## DESCRIPTION OF THE TASK
Show every line containing "this" by copying it.

Records excerpted from a collection
►
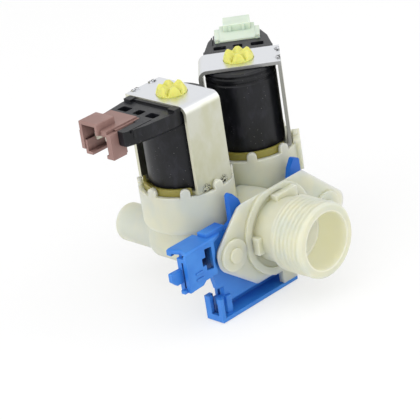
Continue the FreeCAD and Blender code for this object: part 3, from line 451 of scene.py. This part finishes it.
def thread_rows(bm):
    """The rings, joined by faces, from the mouth to the neck."""
    rows = []
    count = math.ceil((THREAD_END_Y - MOUTH_Y) / ROW_SPACING)
    length = THREAD_END_Y - MOUTH_Y - 2 * ROW_SETBACK
    for i in range(count + 1):
        y = MOUTH_Y + ROW_SETBACK + length * i / count
        row = []
        for j in range(ROUND_STEPS):
            angle = circle_angle(j, ROUND_STEPS)
            r = thread_radius(angle, y)
            row.append(bm.verts.new((r * math.cos(angle) * MM, y * MM, r * math.sin(angle) * MM)))
        rows.append(row)
    for lower, upper in zip(rows, rows[1:]):
        for j in range(ROUND_STEPS):
            k = (j + 1) % ROUND_STEPS
            bm.faces.new((lower[j], upper[j], upper[k], lower[k]))
    return rows


def rim_edges(bm, row):
    """The edges round one ring of points."""
    return [bm.edges.get((row[j], row[(j + 1) % len(row)])) for j in range(len(row))]


print("the thread has", round((THREAD_END_Y - MOUTH_Y) / THREAD_PITCH, 1), "turns")

# %% [markdown]
# A thinner rim
#
# The real flange is thinner at its rim than at its root: seen from the side, its front edge hides its back
# one. A bevel would round the front as well. Only the back edge is wanted, so each of its points moves in
# along the faces of the rim that meet there, which leaves the rim a slope.

# %% Thin the flange's rim
FLANGE_BACK_Y = 3.0
RIM_DRAW_IN = 2.4
ON_PLANE = 0.02
MOST_TILT = 0.05


def thin_rim(bm):
    """Draws the flange's back edge in along the rim's own faces."""
    ways = {}
    for face in bm.faces:
        depths = [v.co.y / MM for v in face.verts]
        on_rim = abs(min(depths)) < ON_PLANE and abs(max(depths) - FLANGE_BACK_Y) < ON_PLANE
        if on_rim and abs(face.normal.y) < MOST_TILT:
            for v in face.verts:
                if abs(v.co.y / MM - FLANGE_BACK_Y) < ON_PLANE:
                    ways.setdefault(v, []).append(face.normal)
    for v, normals in ways.items():
        outward = sum(normals, Vector()).normalized()
        v.co -= outward * RIM_DRAW_IN * MM
    print("drew in", len(ways), "points of the flange's rim")


# %% Put both in a copy of the body
BETWEEN_BORE_AND_NECK = 11.0
RING_MARGIN = 0.01
NEAR_THREAD_Y = -7.5
WELD_MM = 0.002


def is_ringed(face):
    """Whether a face belongs to the ringed barrel, its shoulder or its chamfer."""
    centre = face.calc_center_median() / MM
    outside = math.hypot(centre.x, centre.z) > BETWEEN_BORE_AND_NECK
    return outside and MOUTH_Y + RING_MARGIN < centre.y < THREAD_END_Y - RING_MARGIN


def threaded_body():
    """The body's mesh with a real thread in place of its rings, and a thinner rim."""
    mesh = nodes["valve_body"].data.copy()
    bm = bmesh.new()
    bm.from_mesh(mesh)
    bmesh.ops.remove_doubles(bm, verts=bm.verts, dist=WELD_MM * MM)
    bmesh.ops.delete(bm, geom=[f for f in bm.faces if is_ringed(f)], context="FACES")
    ends = [e for e in bm.edges if e.is_boundary and all(v.co.y < NEAR_THREAD_Y * MM for v in e.verts)]
    rows = thread_rows(bm)
    middle = (MOUTH_Y + THREAD_END_Y) / 2 * MM
    mouth_edges = [e for e in ends if e.verts[0].co.y < middle]
    neck_edges = [e for e in ends if e.verts[0].co.y > middle]
    bmesh.ops.bridge_loops(bm, edges=mouth_edges + rim_edges(bm, rows[0]))
    bmesh.ops.bridge_loops(bm, edges=neck_edges + rim_edges(bm, rows[-1]))
    bmesh.ops.recalc_face_normals(bm, faces=bm.faces)
    bm.normal_update()
    thin_rim(bm)
    open_edges = [e for e in bm.edges if e.is_boundary]
    print("threaded body:", len(bm.faces), "faces,", len(open_edges), "open edges")
    bm.to_mesh(mesh)
    bm.free()
    return mesh


# %% [markdown]
# The copy still carries the surface directions that came in with the frame, and they no longer fit its
# joined corners. They are removed. Every face is then smooth, except across an edge that turns sharply.

# %% Put the threaded body in place
BODY_SHARP_EDGE = math.radians(28)
body_piece = add_object("threaded_valve_body", threaded_body())
stale = body_piece.data.attributes.get("custom_normal")
if stale:
    body_piece.data.attributes.remove(stale)
body_piece.data.shade_smooth()
body_piece.data.set_sharp_from_angle(angle=BODY_SHARP_EDGE)
wear(body_piece, nylon)
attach(body_piece, "body")
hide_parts("valve_body")

# %% [markdown]
# Coloured mouldings
#
# The bracket, the sockets, the coils and the guide tubes are all moulded, and their mould faces differ only
# in colour, gloss and grain. One function makes that family: a base colour that drifts a little, a fine
# grain in the relief, and painted shade in the corners. What only some of them have is asked for by name:
# dust on the coils, painted shade in the depths of the clip and the socket, on the prongs and low on the
# guide tubes, and a faint painted glow in the sieve, for daylight through the nylon round it.

# %% Dust specks, and tones round a point
FULL_WITHIN = 0.4


def specks(finish, spacing_mm, size, kept):
    """Small round dots in random places. Only a share of them is kept."""
    sockets = {"Vector": place(finish), "Scale": 1 / (spacing_mm * MM)}
    dots = finish.node("ShaderNodeTexVoronoi", {}, sockets, output="Distance")
    chance = finish.node("ShaderNodeTexVoronoi", {}, sockets, output="Color")
    chance = finish.node("ShaderNodeSeparateColor", {}, {0: chance})
    return (dots < size) * (chance < kept)


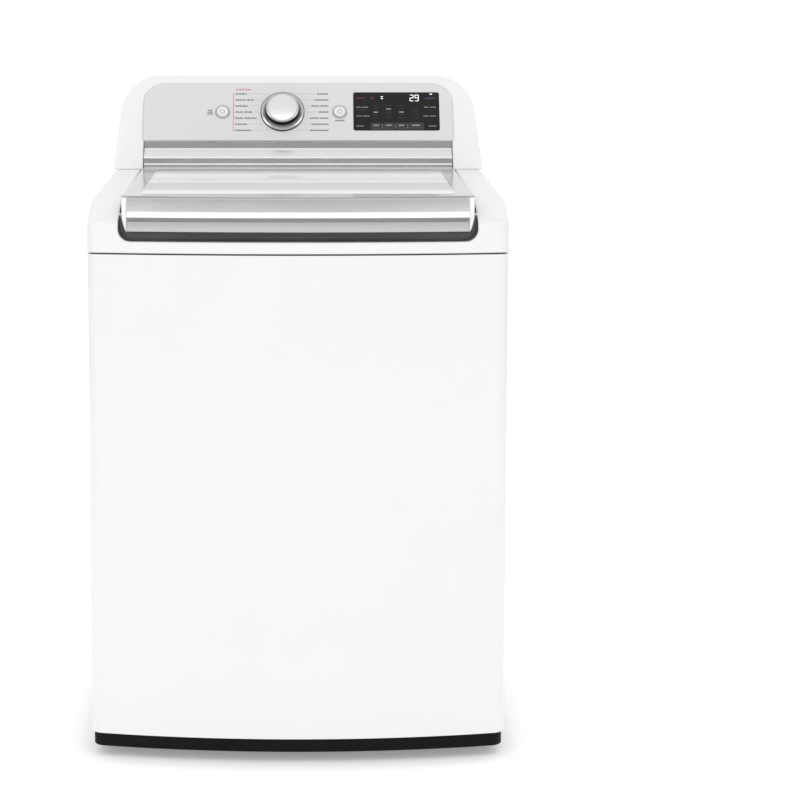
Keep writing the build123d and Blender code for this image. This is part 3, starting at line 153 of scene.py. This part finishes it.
◄
## EXERCISE SOLUTION
Continue the FreeCAD and Blender code for this object: part 3, from line 451 of scene.py. This part finishes it.
Keep writing the build123d and Blender code for this image. This is part 3, starting at line 153 of scene.py. This part finishes it.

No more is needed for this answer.